For the material that follows, return exactly the lines from the one with "# inside mirror, hung" through the one with "cad_parts[node].hide_render = cad_parts[node].hide_viewport", both ends included.

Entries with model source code
★ ★ ★ ★
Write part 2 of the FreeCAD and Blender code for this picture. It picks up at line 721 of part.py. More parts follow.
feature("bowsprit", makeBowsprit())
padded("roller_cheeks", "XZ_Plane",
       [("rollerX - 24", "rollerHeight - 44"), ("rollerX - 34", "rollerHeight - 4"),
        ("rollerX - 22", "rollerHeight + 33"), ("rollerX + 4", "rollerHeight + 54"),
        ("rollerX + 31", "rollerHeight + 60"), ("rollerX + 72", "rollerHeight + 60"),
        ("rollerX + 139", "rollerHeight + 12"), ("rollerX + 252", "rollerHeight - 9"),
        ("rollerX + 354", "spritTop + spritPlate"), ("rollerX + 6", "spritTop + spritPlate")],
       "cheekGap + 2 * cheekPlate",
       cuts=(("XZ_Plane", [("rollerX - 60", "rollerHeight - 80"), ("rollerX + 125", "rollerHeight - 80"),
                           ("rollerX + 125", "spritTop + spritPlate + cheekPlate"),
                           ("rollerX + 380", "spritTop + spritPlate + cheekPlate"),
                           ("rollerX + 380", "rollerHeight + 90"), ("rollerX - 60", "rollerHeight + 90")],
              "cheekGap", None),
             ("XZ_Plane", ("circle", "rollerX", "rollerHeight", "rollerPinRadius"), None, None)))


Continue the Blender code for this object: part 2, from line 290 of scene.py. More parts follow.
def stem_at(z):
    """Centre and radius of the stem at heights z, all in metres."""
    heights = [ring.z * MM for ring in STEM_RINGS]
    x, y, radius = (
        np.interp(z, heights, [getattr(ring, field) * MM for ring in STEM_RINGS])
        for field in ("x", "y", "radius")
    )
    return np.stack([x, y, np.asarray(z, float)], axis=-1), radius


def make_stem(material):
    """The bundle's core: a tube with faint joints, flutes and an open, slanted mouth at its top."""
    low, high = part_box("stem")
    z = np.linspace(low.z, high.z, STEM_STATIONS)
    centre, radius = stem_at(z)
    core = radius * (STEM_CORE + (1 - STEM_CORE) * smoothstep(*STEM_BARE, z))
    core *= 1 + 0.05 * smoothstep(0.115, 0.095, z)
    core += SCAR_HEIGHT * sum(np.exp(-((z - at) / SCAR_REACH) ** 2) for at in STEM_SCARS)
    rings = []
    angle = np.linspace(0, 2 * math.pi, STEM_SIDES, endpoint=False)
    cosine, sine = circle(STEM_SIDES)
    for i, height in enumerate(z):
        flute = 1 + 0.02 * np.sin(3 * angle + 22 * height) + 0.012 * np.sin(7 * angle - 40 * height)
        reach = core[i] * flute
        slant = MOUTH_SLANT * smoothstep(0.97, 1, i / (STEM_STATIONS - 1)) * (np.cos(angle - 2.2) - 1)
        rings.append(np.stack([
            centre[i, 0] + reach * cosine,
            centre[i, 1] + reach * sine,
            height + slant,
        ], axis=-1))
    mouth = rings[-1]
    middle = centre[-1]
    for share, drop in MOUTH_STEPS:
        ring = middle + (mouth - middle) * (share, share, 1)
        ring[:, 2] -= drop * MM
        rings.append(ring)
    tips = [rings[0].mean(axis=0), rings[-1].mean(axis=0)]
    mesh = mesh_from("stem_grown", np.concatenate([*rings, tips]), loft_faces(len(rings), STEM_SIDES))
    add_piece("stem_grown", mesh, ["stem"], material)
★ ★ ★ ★
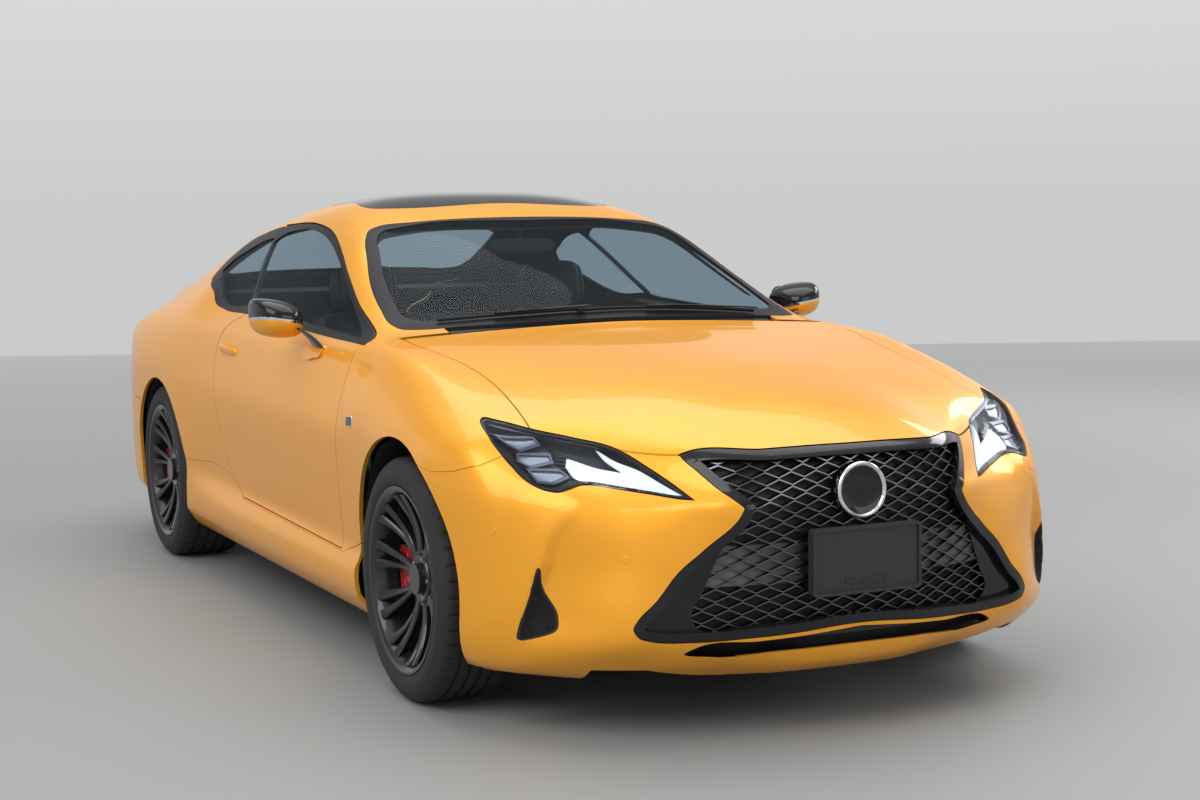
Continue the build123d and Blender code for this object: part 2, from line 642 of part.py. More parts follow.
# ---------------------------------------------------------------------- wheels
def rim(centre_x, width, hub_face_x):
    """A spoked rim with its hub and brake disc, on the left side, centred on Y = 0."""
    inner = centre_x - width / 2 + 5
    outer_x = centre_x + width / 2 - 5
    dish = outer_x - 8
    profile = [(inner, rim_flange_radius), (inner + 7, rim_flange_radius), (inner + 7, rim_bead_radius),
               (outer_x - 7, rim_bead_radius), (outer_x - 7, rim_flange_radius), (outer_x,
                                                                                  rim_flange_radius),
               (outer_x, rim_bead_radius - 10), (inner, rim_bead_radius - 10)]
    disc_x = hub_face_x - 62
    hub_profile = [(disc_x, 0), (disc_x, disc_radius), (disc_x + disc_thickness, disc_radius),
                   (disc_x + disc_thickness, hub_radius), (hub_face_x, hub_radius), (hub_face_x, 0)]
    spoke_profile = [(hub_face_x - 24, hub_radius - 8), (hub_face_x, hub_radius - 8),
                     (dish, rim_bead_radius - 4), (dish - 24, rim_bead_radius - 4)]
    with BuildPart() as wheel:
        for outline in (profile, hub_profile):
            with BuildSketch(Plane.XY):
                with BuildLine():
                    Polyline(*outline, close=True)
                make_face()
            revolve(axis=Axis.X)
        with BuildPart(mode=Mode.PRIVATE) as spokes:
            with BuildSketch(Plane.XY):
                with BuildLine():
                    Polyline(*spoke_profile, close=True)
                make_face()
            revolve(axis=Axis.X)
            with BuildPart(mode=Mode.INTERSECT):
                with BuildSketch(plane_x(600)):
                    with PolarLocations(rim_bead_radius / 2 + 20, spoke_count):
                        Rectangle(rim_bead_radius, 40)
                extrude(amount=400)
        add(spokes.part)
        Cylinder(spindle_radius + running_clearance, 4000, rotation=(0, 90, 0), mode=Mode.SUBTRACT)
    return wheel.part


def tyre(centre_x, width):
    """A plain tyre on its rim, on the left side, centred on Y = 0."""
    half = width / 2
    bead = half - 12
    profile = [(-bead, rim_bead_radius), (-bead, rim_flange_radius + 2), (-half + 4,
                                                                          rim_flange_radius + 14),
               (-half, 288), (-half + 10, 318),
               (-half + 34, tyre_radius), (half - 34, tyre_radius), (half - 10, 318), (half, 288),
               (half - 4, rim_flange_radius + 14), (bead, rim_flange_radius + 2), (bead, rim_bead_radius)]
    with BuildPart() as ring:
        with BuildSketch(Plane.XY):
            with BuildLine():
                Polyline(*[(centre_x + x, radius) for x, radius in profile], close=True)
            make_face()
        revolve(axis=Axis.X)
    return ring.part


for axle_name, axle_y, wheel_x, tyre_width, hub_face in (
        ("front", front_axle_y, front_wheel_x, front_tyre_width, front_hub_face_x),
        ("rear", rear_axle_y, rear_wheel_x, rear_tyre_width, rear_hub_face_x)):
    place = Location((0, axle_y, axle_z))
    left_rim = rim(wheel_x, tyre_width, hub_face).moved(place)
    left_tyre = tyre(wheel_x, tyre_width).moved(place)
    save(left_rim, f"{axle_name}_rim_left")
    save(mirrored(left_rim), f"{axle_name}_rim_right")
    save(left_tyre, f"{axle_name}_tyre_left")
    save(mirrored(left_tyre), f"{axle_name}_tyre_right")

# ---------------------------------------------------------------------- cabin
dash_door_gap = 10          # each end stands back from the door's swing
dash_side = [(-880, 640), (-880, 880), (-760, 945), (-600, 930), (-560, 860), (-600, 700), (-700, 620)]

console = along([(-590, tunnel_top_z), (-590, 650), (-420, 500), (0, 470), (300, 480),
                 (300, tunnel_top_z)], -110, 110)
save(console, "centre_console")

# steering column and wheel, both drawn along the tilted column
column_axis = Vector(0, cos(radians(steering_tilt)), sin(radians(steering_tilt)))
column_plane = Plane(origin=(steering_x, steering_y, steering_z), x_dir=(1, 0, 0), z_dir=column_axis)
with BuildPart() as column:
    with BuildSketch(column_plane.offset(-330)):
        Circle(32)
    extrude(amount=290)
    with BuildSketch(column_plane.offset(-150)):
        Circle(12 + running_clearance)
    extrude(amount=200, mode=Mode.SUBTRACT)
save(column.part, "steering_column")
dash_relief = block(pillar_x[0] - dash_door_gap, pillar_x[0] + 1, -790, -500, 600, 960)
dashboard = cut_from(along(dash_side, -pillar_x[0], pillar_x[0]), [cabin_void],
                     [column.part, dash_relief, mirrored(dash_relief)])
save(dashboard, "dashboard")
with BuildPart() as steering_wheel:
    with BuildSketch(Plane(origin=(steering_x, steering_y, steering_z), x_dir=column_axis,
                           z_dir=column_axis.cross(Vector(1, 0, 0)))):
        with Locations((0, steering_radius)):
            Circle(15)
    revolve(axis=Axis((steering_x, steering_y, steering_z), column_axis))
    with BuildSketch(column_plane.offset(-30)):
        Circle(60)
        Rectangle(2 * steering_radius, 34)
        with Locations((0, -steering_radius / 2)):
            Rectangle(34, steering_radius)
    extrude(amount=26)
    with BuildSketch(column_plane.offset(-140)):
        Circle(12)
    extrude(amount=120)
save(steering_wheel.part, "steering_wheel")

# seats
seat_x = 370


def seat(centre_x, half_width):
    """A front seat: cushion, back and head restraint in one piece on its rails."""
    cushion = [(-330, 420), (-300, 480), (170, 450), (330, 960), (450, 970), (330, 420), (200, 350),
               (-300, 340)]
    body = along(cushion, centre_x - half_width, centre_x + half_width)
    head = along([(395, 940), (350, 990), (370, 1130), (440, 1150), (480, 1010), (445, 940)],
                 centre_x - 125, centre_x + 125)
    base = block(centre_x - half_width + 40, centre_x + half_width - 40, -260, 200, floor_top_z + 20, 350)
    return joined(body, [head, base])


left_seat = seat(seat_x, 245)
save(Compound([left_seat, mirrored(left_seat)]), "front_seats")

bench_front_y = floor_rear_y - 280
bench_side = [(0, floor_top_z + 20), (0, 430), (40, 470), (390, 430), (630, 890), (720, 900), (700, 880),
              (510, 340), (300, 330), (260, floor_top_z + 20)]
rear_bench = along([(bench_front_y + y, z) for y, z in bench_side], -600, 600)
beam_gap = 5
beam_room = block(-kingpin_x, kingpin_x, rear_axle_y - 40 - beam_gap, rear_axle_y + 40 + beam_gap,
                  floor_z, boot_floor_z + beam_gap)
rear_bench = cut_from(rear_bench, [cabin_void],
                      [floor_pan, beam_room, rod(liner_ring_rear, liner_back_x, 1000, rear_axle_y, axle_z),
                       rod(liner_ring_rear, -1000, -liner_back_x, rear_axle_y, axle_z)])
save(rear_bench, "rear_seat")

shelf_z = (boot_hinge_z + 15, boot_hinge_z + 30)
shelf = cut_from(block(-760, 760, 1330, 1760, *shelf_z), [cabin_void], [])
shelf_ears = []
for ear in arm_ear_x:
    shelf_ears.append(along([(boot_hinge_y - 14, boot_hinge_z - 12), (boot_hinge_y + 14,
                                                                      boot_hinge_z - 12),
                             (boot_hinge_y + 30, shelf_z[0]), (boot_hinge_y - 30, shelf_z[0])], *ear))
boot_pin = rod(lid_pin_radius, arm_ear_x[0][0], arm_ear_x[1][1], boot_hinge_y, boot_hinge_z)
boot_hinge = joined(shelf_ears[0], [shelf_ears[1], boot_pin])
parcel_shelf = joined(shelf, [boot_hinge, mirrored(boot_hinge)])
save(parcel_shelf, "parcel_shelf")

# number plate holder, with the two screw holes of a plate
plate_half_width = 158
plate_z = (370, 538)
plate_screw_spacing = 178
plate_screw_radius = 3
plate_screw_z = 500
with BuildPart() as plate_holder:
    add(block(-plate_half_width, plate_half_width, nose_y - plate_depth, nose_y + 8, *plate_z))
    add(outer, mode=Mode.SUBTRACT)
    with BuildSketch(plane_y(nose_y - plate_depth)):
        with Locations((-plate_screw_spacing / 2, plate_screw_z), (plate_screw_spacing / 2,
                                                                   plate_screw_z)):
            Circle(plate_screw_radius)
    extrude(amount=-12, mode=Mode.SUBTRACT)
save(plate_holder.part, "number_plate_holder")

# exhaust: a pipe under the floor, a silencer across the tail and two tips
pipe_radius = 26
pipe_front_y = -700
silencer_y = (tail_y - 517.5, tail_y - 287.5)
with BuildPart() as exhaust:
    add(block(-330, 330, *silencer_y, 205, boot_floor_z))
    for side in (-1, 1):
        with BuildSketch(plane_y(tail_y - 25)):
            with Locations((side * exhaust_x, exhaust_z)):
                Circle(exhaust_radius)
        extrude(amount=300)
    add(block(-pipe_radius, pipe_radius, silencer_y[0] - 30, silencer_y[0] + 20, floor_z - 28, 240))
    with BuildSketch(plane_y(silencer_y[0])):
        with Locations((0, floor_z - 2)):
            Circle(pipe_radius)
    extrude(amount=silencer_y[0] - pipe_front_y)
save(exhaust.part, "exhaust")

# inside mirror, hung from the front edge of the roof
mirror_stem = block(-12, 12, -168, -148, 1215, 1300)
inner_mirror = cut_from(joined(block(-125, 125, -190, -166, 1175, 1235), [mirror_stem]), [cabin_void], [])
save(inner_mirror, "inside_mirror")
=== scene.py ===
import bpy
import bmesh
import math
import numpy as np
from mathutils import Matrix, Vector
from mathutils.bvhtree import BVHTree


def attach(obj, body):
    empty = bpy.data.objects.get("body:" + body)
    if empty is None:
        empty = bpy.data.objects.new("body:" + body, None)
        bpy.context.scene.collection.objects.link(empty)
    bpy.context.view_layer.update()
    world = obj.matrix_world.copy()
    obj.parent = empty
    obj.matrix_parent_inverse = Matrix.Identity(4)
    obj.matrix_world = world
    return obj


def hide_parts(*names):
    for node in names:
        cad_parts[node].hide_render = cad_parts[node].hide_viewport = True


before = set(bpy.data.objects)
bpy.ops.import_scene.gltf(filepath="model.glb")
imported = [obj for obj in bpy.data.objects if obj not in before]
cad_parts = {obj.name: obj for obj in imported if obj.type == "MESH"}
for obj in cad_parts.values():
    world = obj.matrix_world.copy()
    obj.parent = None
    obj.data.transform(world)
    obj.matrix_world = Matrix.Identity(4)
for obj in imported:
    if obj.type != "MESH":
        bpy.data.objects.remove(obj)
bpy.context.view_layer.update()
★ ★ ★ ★
§ **Response to the task**
# inside mirror, hung from the front edge of the roof
mirror_stem = block(-12, 12, -168, -148, 1215, 1300)
inner_mirror = cut_from(joined(block(-125, 125, -190, -166, 1175, 1235), [mirror_stem]), [cabin_void], [])
save(inner_mirror, "inside_mirror")
=== scene.py ===
import bpy
import bmesh
import math
import numpy as np
from mathutils import Matrix, Vector
from mathutils.bvhtree import BVHTree


def attach(obj, body):
    empty = bpy.data.objects.get("body:" + body)
    if empty is None:
        empty = bpy.data.objects.new("body:" + body, None)
        bpy.context.scene.collection.objects.link(empty)
    bpy.context.view_layer.update()
    world = obj.matrix_world.copy()
    obj.parent = empty
    obj.matrix_parent_inverse = Matrix.Identity(4)
    obj.matrix_world = world
    return obj


def hide_parts(*names):
    for node in names:
        cad_parts[node].hide_render = cad_parts[node].hide_viewport = True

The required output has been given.